*Provided material*.
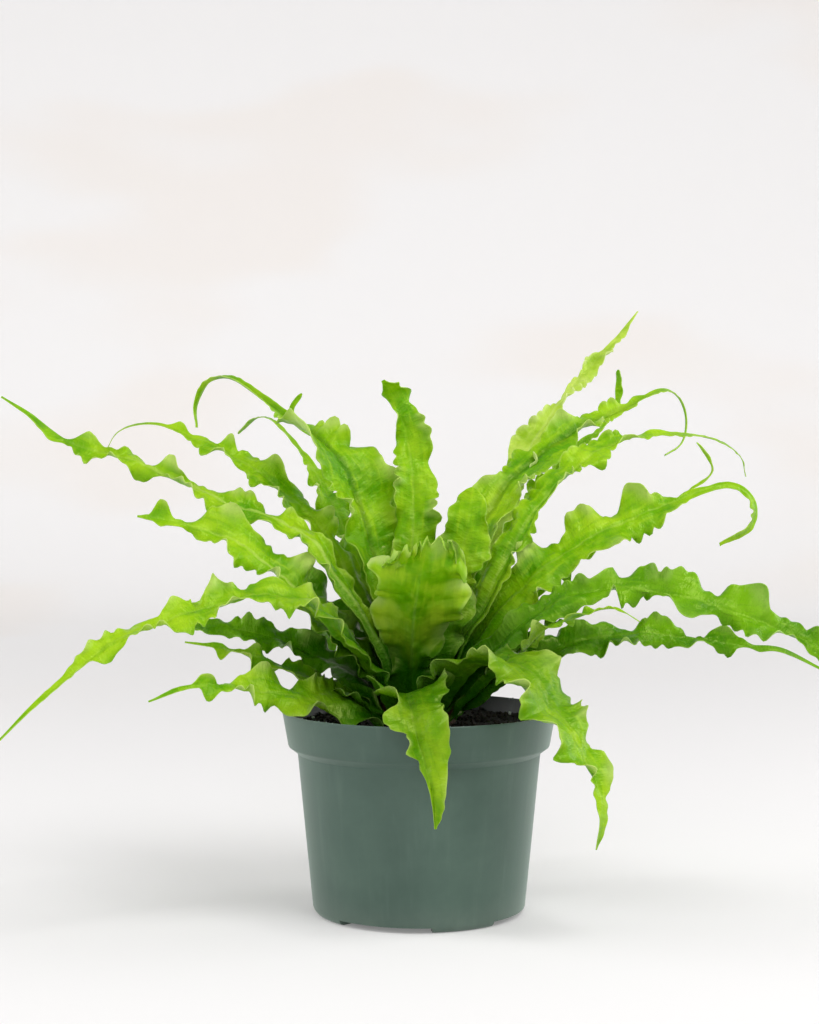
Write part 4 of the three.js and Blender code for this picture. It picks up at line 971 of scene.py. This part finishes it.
def paperMaterial():
    s = studioSettings
    mat, place = newMaterial("pale studio paper")
    slant = addNode(mat, "ShaderNodeMapping", {
        "Vector": place, "Rotation": (0.0, math.radians(35), 0.0), "Scale": (1.3, 1.3, 3.4)})
    cloud = noiseNode(mat, slant.outputs[0], 1.0, 2.0, 0.45)
    color = washColors(mat, s["paper"], (cloud, 0.5, 0.66, 1.0, s["cloud"]))
    far = addNode(mat, "ShaderNodeVectorMath", {0: place}, operation="LENGTH").outputs["Value"]
    color = mixColors(mat, rangeNode(mat, far, *s["nearTo"], 1.0, 0.0), color, s["nearPaper"])
    return closeMaterial(mat, skinNode(mat, color, 0.95, 0.1, {
        "Emission Color": color, "Emission Strength": s["glow"]}))


def makeFloor():
    s = studioSettings
    clearSelection()
    bpy.ops.mesh.primitive_grid_add(x_subdivisions=s["parts"], y_subdivisions=s["parts"], size=s["size"])
    floor = bpy.context.object
    floor.name = "studio_floor"
    sheet = points(floor)
    rise = (np.hypot(sheet[:, 0], sheet[:, 1]) - s["riseFrom"]) / s["riseWidth"]
    sheet[:, 2] = s["riseHeight"] * np.clip(rise, 0, s["riseEnd"]) ** s["riseCurve"]
    movePoints(floor, sheet)
    bpy.ops.object.shade_smooth()
    floor.data.materials.append(paperMaterial())


makeFloor()
world = bpy.data.worlds.new("studio room")
world.use_nodes = True
room = world.node_tree.nodes["Background"].inputs
room["Color"].default_value = studioSettings["roomColor"]
room["Strength"].default_value = studioSettings["roomLight"]
bpy.context.scene.world = world

lampAim = Vector((0, 0, 0.18))
lampSettings = {
    "key": {"place": (0.7, -0.9, 1.9), "size": 1.0, "watts": 27},
    "left": {"place": (-1.6, 0.2, 0.8), "size": 1.0, "watts": 12},
    "right": {"place": (1.6, 0.3, 0.8), "size": 1.0, "watts": 12},
    "fill": {"place": (-0.5, -2.4, 1.0), "size": 1.6, "watts": 12},
}
for lampName, lampSetting in lampSettings.items():
    clearSelection()
    bpy.ops.object.light_add(type="AREA", location=lampSetting["place"])
    lamp = bpy.context.object
    lamp.name = lampName + "_light"
    lamp.data.size = lampSetting["size"]
    lamp.data.energy = lampSetting["watts"]
    lamp.visible_camera = False
    towards = lampAim - Vector(lampSetting["place"])
    lamp.rotation_euler = towards.to_track_quat("-Z", "Y").to_euler()
print("studio ready")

*Goal*. Word for word, quote the lines of the material from the first line through the line with "floor.data.materials.append(paperMaterial())", both ends included.

*Answer to the exercise*.
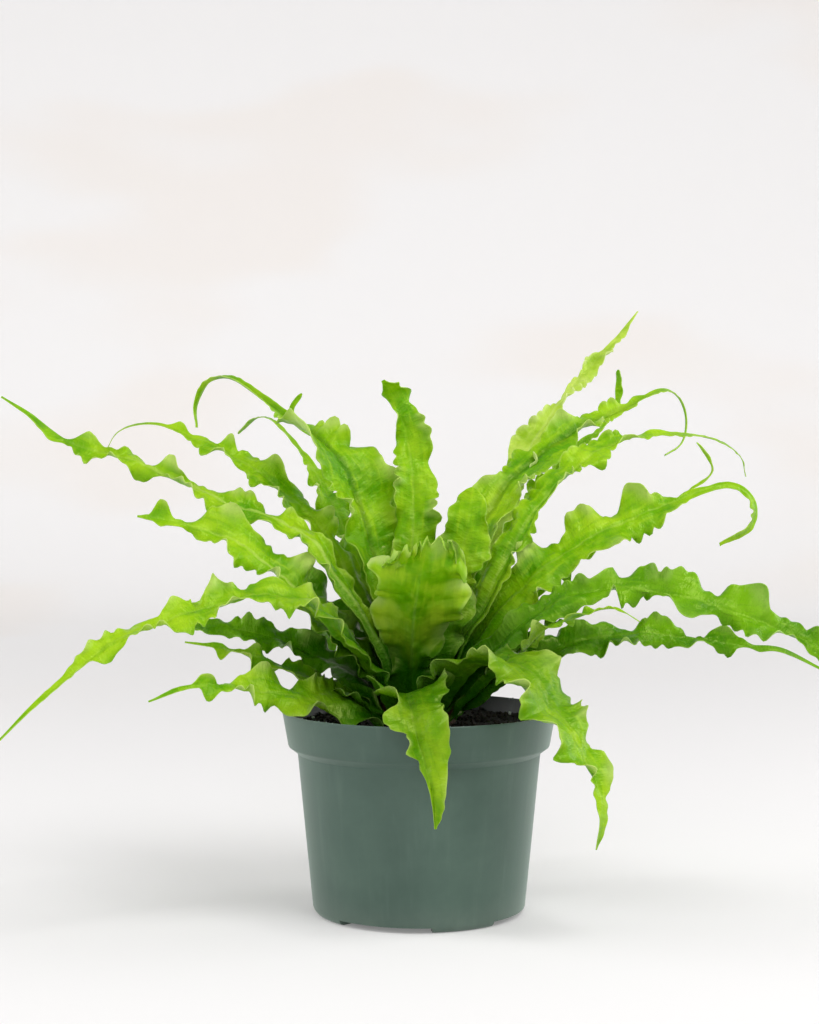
Write part 4 of the three.js and Blender code for this picture. It picks up at line 971 of scene.py. This part finishes it.
def paperMaterial():
    s = studioSettings
    mat, place = newMaterial("pale studio paper")
    slant = addNode(mat, "ShaderNodeMapping", {
        "Vector": place, "Rotation": (0.0, math.radians(35), 0.0), "Scale": (1.3, 1.3, 3.4)})
    cloud = noiseNode(mat, slant.outputs[0], 1.0, 2.0, 0.45)
    color = washColors(mat, s["paper"], (cloud, 0.5, 0.66, 1.0, s["cloud"]))
    far = addNode(mat, "ShaderNodeVectorMath", {0: place}, operation="LENGTH").outputs["Value"]
    color = mixColors(mat, rangeNode(mat, far, *s["nearTo"], 1.0, 0.0), color, s["nearPaper"])
    return closeMaterial(mat, skinNode(mat, color, 0.95, 0.1, {
        "Emission Color": color, "Emission Strength": s["glow"]}))


def makeFloor():
    s = studioSettings
    clearSelection()
    bpy.ops.mesh.primitive_grid_add(x_subdivisions=s["parts"], y_subdivisions=s["parts"], size=s["size"])
    floor = bpy.context.object
    floor.name = "studio_floor"
    sheet = points(floor)
    rise = (np.hypot(sheet[:, 0], sheet[:, 1]) - s["riseFrom"]) / s["riseWidth"]
    sheet[:, 2] = s["riseHeight"] * np.clip(rise, 0, s["riseEnd"]) ** s["riseCurve"]
    movePoints(floor, sheet)
    bpy.ops.object.shade_smooth()
    floor.data.materials.append(paperMaterial())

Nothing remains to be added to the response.